> **What to produce**: Reproduce each line of the listing exactly.

> **Data section**:
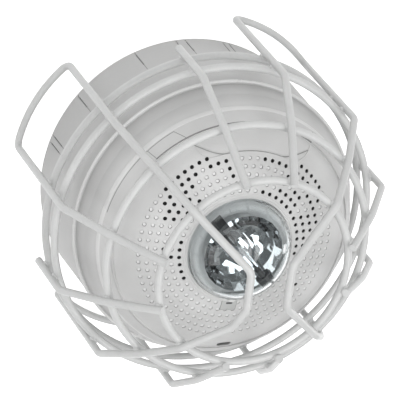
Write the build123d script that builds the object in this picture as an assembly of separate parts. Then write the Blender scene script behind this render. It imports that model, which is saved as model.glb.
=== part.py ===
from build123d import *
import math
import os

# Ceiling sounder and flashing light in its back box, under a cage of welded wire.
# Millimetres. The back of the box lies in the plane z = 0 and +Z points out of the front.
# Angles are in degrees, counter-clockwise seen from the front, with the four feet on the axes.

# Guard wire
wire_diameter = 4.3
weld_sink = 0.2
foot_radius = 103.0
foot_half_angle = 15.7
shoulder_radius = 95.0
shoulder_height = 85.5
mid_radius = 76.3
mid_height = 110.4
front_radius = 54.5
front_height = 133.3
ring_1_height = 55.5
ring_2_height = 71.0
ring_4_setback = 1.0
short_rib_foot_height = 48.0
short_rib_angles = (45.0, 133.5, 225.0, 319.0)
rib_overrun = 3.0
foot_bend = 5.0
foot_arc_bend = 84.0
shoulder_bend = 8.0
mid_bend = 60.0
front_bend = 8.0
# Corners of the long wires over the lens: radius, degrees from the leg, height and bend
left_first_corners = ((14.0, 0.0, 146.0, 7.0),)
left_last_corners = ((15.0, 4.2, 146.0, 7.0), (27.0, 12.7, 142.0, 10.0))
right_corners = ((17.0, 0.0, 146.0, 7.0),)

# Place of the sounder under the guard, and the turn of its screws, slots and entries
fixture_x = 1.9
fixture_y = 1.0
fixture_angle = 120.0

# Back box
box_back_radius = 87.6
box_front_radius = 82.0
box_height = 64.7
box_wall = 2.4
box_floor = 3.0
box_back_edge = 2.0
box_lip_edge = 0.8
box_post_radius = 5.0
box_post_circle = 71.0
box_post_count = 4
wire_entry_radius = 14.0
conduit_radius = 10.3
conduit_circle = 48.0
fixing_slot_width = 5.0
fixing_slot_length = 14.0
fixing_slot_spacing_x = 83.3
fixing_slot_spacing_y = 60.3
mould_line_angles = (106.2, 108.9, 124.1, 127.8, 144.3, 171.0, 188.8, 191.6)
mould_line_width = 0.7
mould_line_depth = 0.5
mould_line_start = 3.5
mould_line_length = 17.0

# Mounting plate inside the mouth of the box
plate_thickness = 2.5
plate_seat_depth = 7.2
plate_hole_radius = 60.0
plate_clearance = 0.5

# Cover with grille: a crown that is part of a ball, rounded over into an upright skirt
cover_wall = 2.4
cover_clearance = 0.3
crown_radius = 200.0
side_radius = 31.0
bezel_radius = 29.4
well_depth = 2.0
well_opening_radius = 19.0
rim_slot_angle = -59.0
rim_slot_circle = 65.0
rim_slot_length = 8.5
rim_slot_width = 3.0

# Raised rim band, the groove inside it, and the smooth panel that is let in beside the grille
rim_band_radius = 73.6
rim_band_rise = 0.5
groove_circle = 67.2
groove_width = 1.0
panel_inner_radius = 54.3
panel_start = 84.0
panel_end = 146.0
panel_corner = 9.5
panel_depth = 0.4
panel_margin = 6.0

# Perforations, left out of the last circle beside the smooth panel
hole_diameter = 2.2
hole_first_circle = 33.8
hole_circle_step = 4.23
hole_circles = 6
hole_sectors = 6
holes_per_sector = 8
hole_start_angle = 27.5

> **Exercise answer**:
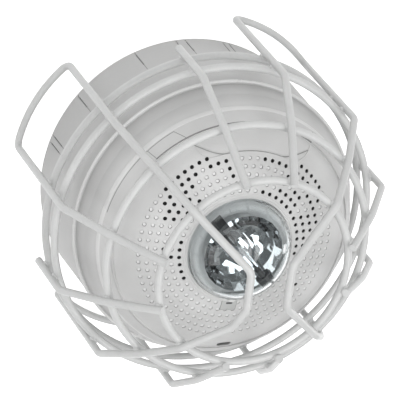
Write the build123d script that builds the object in this picture as an assembly of separate parts. Then write the Blender scene script behind this render. It imports that model, which is saved as model.glb.
=== part.py ===
from build123d import *
import math
import os

# Ceiling sounder and flashing light in its back box, under a cage of welded wire.
# Millimetres. The back of the box lies in the plane z = 0 and +Z points out of the front.
# Angles are in degrees, counter-clockwise seen from the front, with the four feet on the axes.

# Guard wire
wire_diameter = 4.3
weld_sink = 0.2
foot_radius = 103.0
foot_half_angle = 15.7
shoulder_radius = 95.0
shoulder_height = 85.5
mid_radius = 76.3
mid_height = 110.4
front_radius = 54.5
front_height = 133.3
ring_1_height = 55.5
ring_2_height = 71.0
ring_4_setback = 1.0
short_rib_foot_height = 48.0
short_rib_angles = (45.0, 133.5, 225.0, 319.0)
rib_overrun = 3.0
foot_bend = 5.0
foot_arc_bend = 84.0
shoulder_bend = 8.0
mid_bend = 60.0
front_bend = 8.0
# Corners of the long wires over the lens: radius, degrees from the leg, height and bend
left_first_corners = ((14.0, 0.0, 146.0, 7.0),)
left_last_corners = ((15.0, 4.2, 146.0, 7.0), (27.0, 12.7, 142.0, 10.0))
right_corners = ((17.0, 0.0, 146.0, 7.0),)

# Place of the sounder under the guard, and the turn of its screws, slots and entries
fixture_x = 1.9
fixture_y = 1.0
fixture_angle = 120.0

# Back box
box_back_radius = 87.6
box_front_radius = 82.0
box_height = 64.7
box_wall = 2.4
box_floor = 3.0
box_back_edge = 2.0
box_lip_edge = 0.8
box_post_radius = 5.0
box_post_circle = 71.0
box_post_count = 4
wire_entry_radius = 14.0
conduit_radius = 10.3
conduit_circle = 48.0
fixing_slot_width = 5.0
fixing_slot_length = 14.0
fixing_slot_spacing_x = 83.3
fixing_slot_spacing_y = 60.3
mould_line_angles = (106.2, 108.9, 124.1, 127.8, 144.3, 171.0, 188.8, 191.6)
mould_line_width = 0.7
mould_line_depth = 0.5
mould_line_start = 3.5
mould_line_length = 17.0

# Mounting plate inside the mouth of the box
plate_thickness = 2.5
plate_seat_depth = 7.2
plate_hole_radius = 60.0
plate_clearance = 0.5

# Cover with grille: a crown that is part of a ball, rounded over into an upright skirt
cover_wall = 2.4
cover_clearance = 0.3
crown_radius = 200.0
side_radius = 31.0
bezel_radius = 29.4
well_depth = 2.0
well_opening_radius = 19.0
rim_slot_angle = -59.0
rim_slot_circle = 65.0
rim_slot_length = 8.5
rim_slot_width = 3.0

# Raised rim band, the groove inside it, and the smooth panel that is let in beside the grille
rim_band_radius = 73.6
rim_band_rise = 0.5
groove_circle = 67.2
groove_width = 1.0
panel_inner_radius = 54.3
panel_start = 84.0
panel_end = 146.0
panel_corner = 9.5
panel_depth = 0.4
panel_margin = 6.0

# Perforations, left out of the last circle beside the smooth panel
hole_diameter = 2.2
hole_first_circle = 33.8
hole_circle_step = 4.23
hole_circles = 6
hole_sectors = 6
holes_per_sector = 8
hole_start_angle = 27.5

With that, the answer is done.